# Do bettas burp by any chance? lol



## Prettyprada (Dec 11, 2012)

I know this is silly but when I fed Mooshoo earlier he let this larger than usual bubble out a couple of minutes after eating his pellet. It was cute... but I was just wondering if it was an actual burp or what. lol


----------



## britishbetta (Jun 29, 2012)

I've seen my boy take gaping "yawns" and then burp out two bubbles, one from each gill. I think they're just being boys. XD it's cute though!


----------



## majesticstorm (Dec 8, 2012)

Hahaha, I don't know. But when I feed Rain, he'll blow a little bubble at the end of the feeding. XD


----------



## sainthogan (Sep 27, 2012)

I'm not sure, but I have seen my male yawn and stretch. He does it if I happen to wake him up after a nap. He will be lounging on one of his Lilly leaves or in his plant. Then I'll have to tap the glass a few times to tell him it's time to eat. He'll slowly come out of his spot, stop open his mouth very wide, while lengthening out his fins, then swim over to get fed. It's very cute.


----------



## Prettyprada (Dec 11, 2012)

haha that is so cute! I guess it's very common.
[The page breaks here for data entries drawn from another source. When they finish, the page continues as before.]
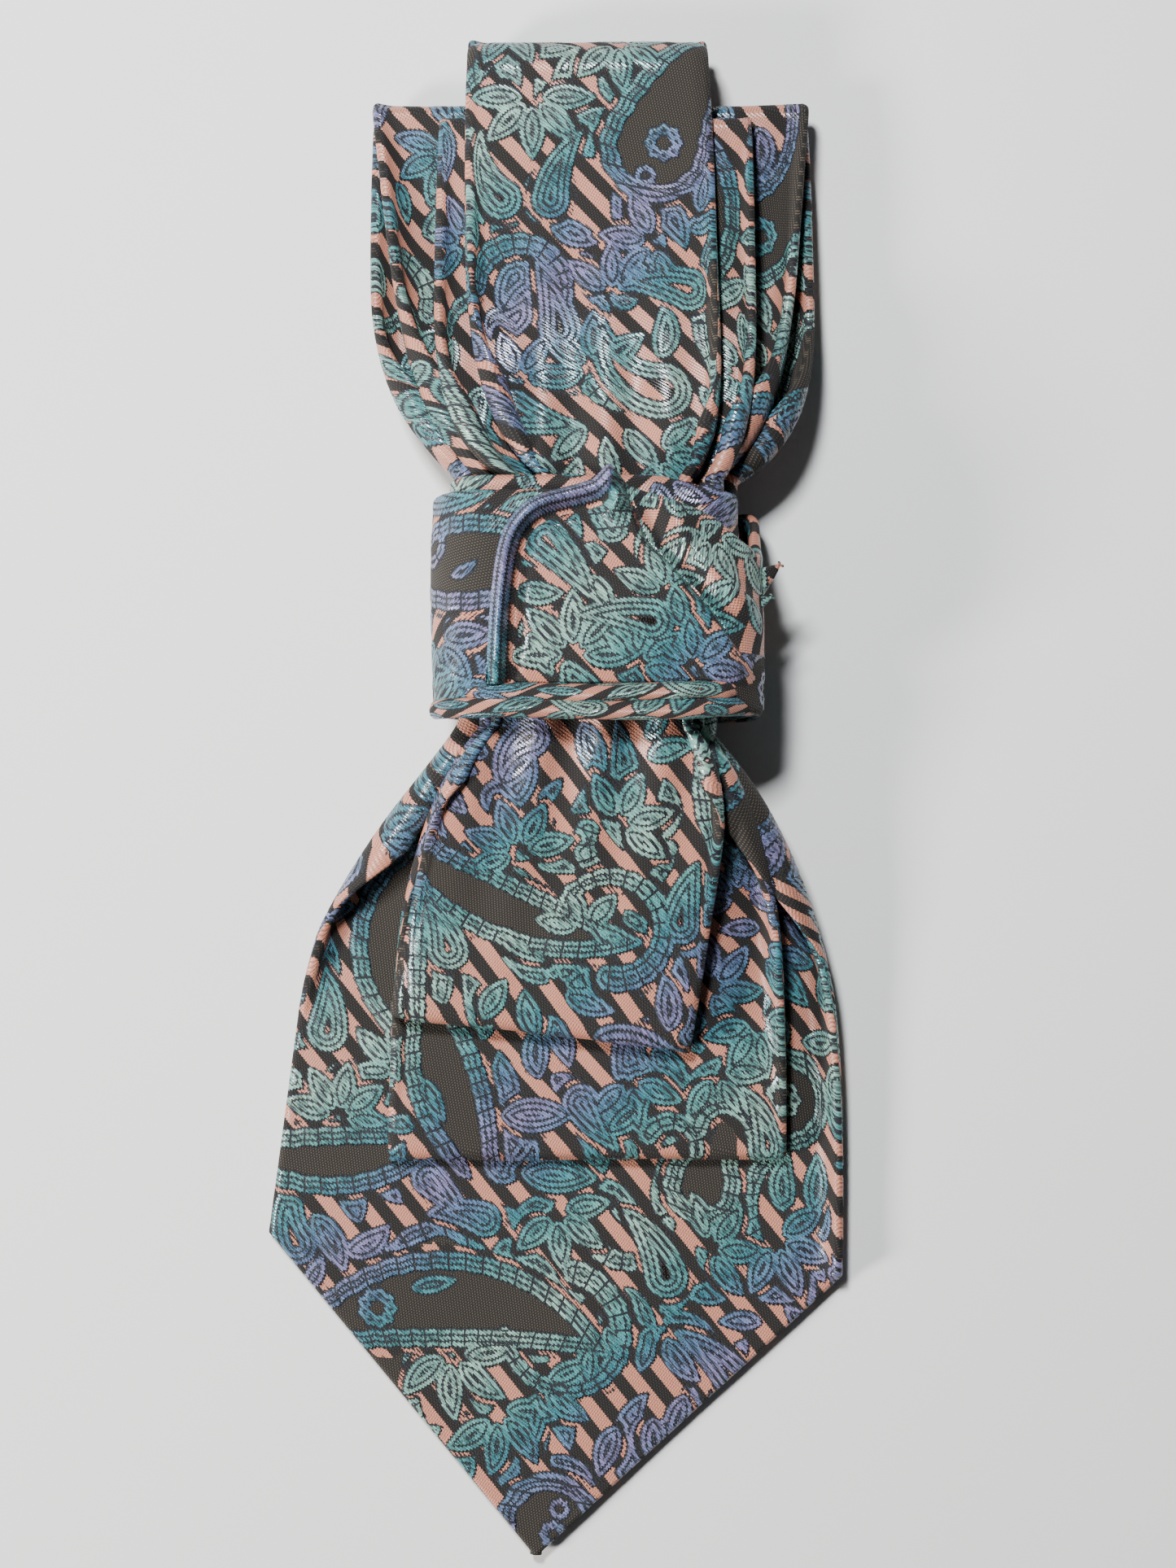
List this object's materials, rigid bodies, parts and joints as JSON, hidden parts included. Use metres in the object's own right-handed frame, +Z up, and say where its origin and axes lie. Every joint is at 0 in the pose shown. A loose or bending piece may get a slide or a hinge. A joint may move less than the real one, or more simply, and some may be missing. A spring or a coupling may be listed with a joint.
{
  "type": "necktie",
  "caption": "Jacquard silk necktie folded to and fro into a flat bundle and tied round the middle with its own tail, lying flat with the pointed blade to the front.",
  "frame": {"origin": "centre of the knot's flat back, on the surface that the folded tie lies on", "axes": "+Y lengthwise, from the pointed blade to the folded loops; +Z up out of the table; +X to the right when the blade points at the viewer"},
  "size_m": [0.0941, 0.2498, 0.0274],
  "materials": {
    "jacquard_silk": "satin jacquard weave",
    "wool": "brushed plain weave",
    "lining": "smooth twill",
    "thread": "twisted silk thread"
  },
  "bodies": {
    "knot": {"gathered_silk": "jacquard_silk", "gathered_interlining": "wool", "gathered_slip_stitch": "thread", "first_wrap_silk": "jacquard_silk", "first_wrap_interlining": "wool", "first_wrap_slip_stitch": "thread", "second_wrap_silk": "jacquard_silk", "second_wrap_interlining": "wool", "second_wrap_slip_stitch": "thread", "front_pass_silk": "jacquard_silk", "front_pass_interlining": "wool", "front_pass_slip_stitch": "thread", "rolled_edge": "jacquard_silk", "tail_tip_silk": "jacquard_silk", "tail_tip_lining": "lining"},
    "blade": {"blade_silk": "jacquard_silk", "blade_interlining": "wool", "blade_slip_stitch": "thread", "blade_tipping": "lining", "blade_bar_tack": "thread"},
    "lower_fold": {"lower_fold_silk": "jacquard_silk", "lower_fold_interlining": "wool", "lower_fold_slip_stitch": "thread"},
    "upper_fold": {"upper_fold_silk": "jacquard_silk", "upper_fold_interlining": "wool", "upper_fold_slip_stitch": "thread"},
    "top_folds": {"rear_loop_silk": "jacquard_silk", "rear_loop_interlining": "wool", "rear_loop_slip_stitch": "thread", "middle_loop_silk": "jacquard_silk", "middle_loop_interlining": "wool", "middle_loop_slip_stitch": "thread", "front_loop_silk": "jacquard_silk", "front_loop_interlining": "wool", "front_loop_slip_stitch": "thread", "keeper_loop": "jacquard_silk", "keeper_stitches": "thread"}
  },
  "joints": [
    {"name": "blade_lift", "type": "hinge", "parent": "knot", "child": "blade", "pos_m": [0, -0.0198, 0.02035], "axis": [-1, 0, 0], "range_deg": [0, 25]},
    {"name": "lower_fold_lift", "type": "hinge", "parent": "blade", "child": "lower_fold", "pos_m": [0, -0.0198, 0.02035], "axis": [-1, 0, 0], "range_deg": [0, 20]},
    {"name": "upper_fold_lift", "type": "hinge", "parent": "lower_fold", "child": "upper_fold", "pos_m": [0, -0.0198, 0.02035], "axis": [-1, 0, 0], "range_deg": [0, 25]},
    {"name": "top_folds_lift", "type": "hinge", "parent": "knot", "child": "top_folds", "pos_m": [0, 0.0198, 0.02035], "axis": [1, 0, 0], "range_deg": [0, 30]}
  ]
}
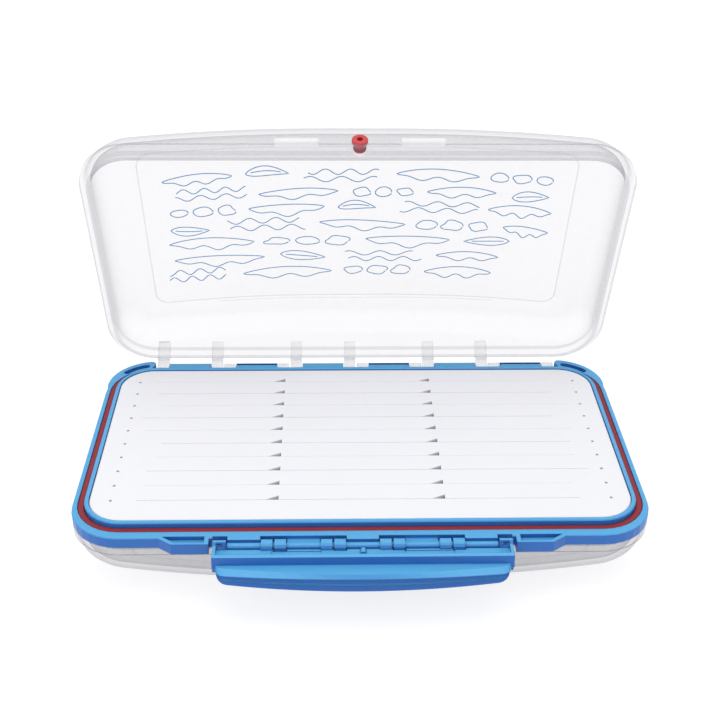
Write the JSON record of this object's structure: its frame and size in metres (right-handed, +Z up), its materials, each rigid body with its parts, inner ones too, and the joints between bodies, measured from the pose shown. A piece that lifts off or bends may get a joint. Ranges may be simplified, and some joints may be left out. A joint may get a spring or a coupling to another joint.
{
  "type": "fly box",
  "caption": "Double-sided waterproof fly box: blue frame with seals and slit foam, two clear arched lids hinged at the back and two latches at the front.",
  "frame": {"origin": "on the bottom lid's flat face, at the middle of the box's length and of the frame's depth", "axes": "+X along the box, +Y from the latches to the hinges, +Z up from the face that the box stands on"},
  "size_m": [0.208, 0.1525, 0.1387],
  "materials": {
    "blue_plastic": "moulded, satin gloss",
    "clear_plastic": "clear, polished",
    "red_silicone": "soft matte",
    "white_foam": "closed-cell foam, matte"
  },
  "bodies": {
    "frame": {"middle_frame": "blue_plastic", "gasket_top": "red_silicone", "gasket_bottom": "red_silicone", "foam_top": "white_foam", "foam_bottom": "white_foam"},
    "top_lid": {"lid_top": "clear_plastic", "vent_plug_top": "red_silicone"},
    "bottom_lid": {"lid_bottom": "clear_plastic", "vent_plug_bottom": "red_silicone"},
    "top_latch": {"latch_top": "blue_plastic"},
    "bottom_latch": {"latch_bottom": "blue_plastic"}
  },
  "joints": [
    {"name": "top_lid_hinge", "type": "hinge", "parent": "frame", "child": "top_lid", "pos_m": [0, 0.0602, 0.0233], "axis": [1, 0, 0], "range_deg": [-32, 73]},
    {"name": "bottom_lid_hinge", "type": "hinge", "parent": "frame", "child": "bottom_lid", "pos_m": [0, 0.0602, 0.0233], "axis": [1, 0, 0], "range_deg": [0, 105]},
    {"name": "top_latch_hinge", "type": "hinge", "parent": "frame", "child": "top_latch", "pos_m": [0, -0.0588, 0.0233], "axis": [1, 0, 0], "range_deg": [-79.5, 0]},
    {"name": "bottom_latch_hinge", "type": "hinge", "parent": "frame", "child": "bottom_latch", "pos_m": [0, -0.0588, 0.0233], "axis": [1, 0, 0], "range_deg": [-4, 19]}
  ]
}
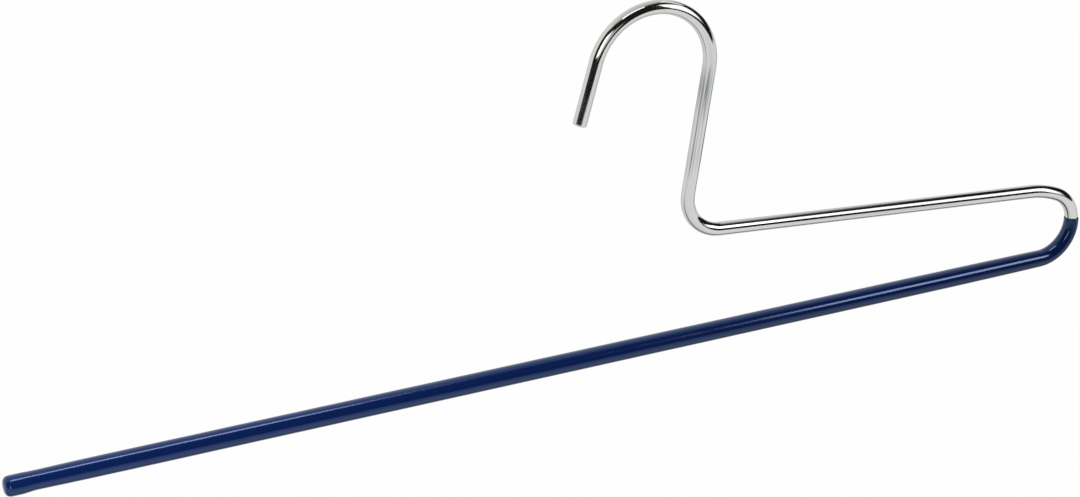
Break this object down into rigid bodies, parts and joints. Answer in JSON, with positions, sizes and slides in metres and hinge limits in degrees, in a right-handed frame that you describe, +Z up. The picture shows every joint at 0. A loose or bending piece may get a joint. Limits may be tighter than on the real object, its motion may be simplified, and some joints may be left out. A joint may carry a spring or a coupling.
{
  "type": "trouser hanger",
  "caption": "Open-ended wire trouser hanger: one bent chrome-plated wire with a hook, a short upper arm and a long lower arm dipped in navy anti-slip coating.",
  "frame": {"origin": "highest point inside the hook, where the rail carries the hanger", "axes": "+X along the arms towards the end bend, the lower arm's free end points to -X; +Z up, out of the rail; Y across the flat of the hanger"},
  "size_m": [0.3392, 0.0058, 0.1093],
  "materials": {
    "chrome_plated_wire": "bright chrome plate, polished",
    "navy_dipped_coating": "glossy dip-moulded PVC, navy"
  },
  "bodies": {
    "root": {"bent_wire": "chrome_plated_wire", "anti_slip_coating": "navy_dipped_coating"}
  },
  "joints": []
}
Just another cute thing bettas do


----------



## Jexx (Feb 2, 2013)

My female esmeralda "burps" lol. she's a brute haha. her bubbles are HUGE. my male Galileo has better manners


----------



## Prettyprada (Dec 11, 2012)

Hahahahhahaha!!! She sounds like such a lady.
Err, lady gorilla.  (as my dad would say)


----------



## Jexx (Feb 2, 2013)

Prettyprada said:


> Hahahahhahaha!!! She sounds like such a lady.
> Err, lady gorilla.  (as my dad would say)


haha ya that sounds about right!


----------